Marín Rosa también hizo buenos negocios vendiendo trenkas. Cuando llegaba septiembre ponía en escena su ‘operación abrigos’ porque teníamos la certeza de que el invierno no tardaría en llegar y había que estar preparados para ese frío que en Almería siempre nos cogía mirando para otro lado. Cuando las madres hacían el inventario de la ropa escolar, el abrigo y la trenka formaban parte de aquella lista.
Recuerdo la imagen de los estudiantes de Almería que estaban en Granada, cuando volvían para las vacaciones de Navidad con las melenas caídas sobre el cuello de la trenka, con aquellas barbas que le hacían parecer mayores de lo que realmente eran, con su paquete de Ducados en el bolsillo y su libro debajo del brazo. La trenka reforzaba su estampa bohemia y los niños los mirábamos con admiración y lejanía, como si fueran extranjeros que hubieran llegado de un país remoto.

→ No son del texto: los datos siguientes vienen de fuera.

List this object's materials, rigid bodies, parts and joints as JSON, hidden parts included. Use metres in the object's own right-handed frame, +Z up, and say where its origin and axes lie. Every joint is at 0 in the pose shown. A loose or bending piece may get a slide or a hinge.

Mi primera trenka fue de segunda mano. La heredé de mi hermano mayor cuando yo tenía trece años y todavía no había salido de aquella moda sicodélica de los pantalones a cuadros con sus correspondientes campanas. Como ocurría con los pantalones de pana, los de cuadros eran ropa exclusivamente de invierno. Eran tan ásperos, tan duros, que te los podías poner cuando ibas de excursión a ver la nieve en alguna sierra próxima. Hoy no tendrían sentido puesto que nos hemos quedado sin noticias del invierno. Cómo pinchaban aquellos pantalones malditos, sobre todo cuando los estrenabas. Arañaban, rasgaban las piernas de los niños que nos metíamos en ellos siguiendo el ritual de un tiempo. Porque los pantalones estampados de cuadros fueron el estigma de los niños de los setenta, que tuvimos que cargar con aquella cruz incómoda y escasamente estética que nos colgaban nuestras madres para que fuéramos a la moda. Eran de invierno y llevaban los bolsillos en la parte trasera. Resaltaban desde lejos por sus colores tan llamativos, que respondían a los patrones psicodélicos de la época.
De tanto utilizarlos para el colegio y después para jugar en la calle, terminaban agujereados por las rodillas a lo que respondían nuestras madres cosiéndoles aquellas rodilleras de cuero que tanto se utilizaban entonces. Cuando íbamos a la tienda y nos probábamos los pantalones, teníamos la certeza de que en ese momento se estaba forjando una relación duradera, que teníamos pantalones de cuadros para varios inviernos. Si se desgastaban se le ponía un remiendo y si se nos quedaban cortos porque habíamos dado un estirón nuestras madres los rescataban sacándole el bajo.
Cuántas mañanas de invierno empezaban para nosotros por el jersey de cuello alto, el pantalón estampado de campana y los zapatos Gorila, que llegaron a convertirse en el uniforme más habitual de los niños de clase media hasta que llegaron las trenkas para cambiarnos la vida y con ellas los pantalones vaqueros que acabaron de completar la revolución de los años setenta.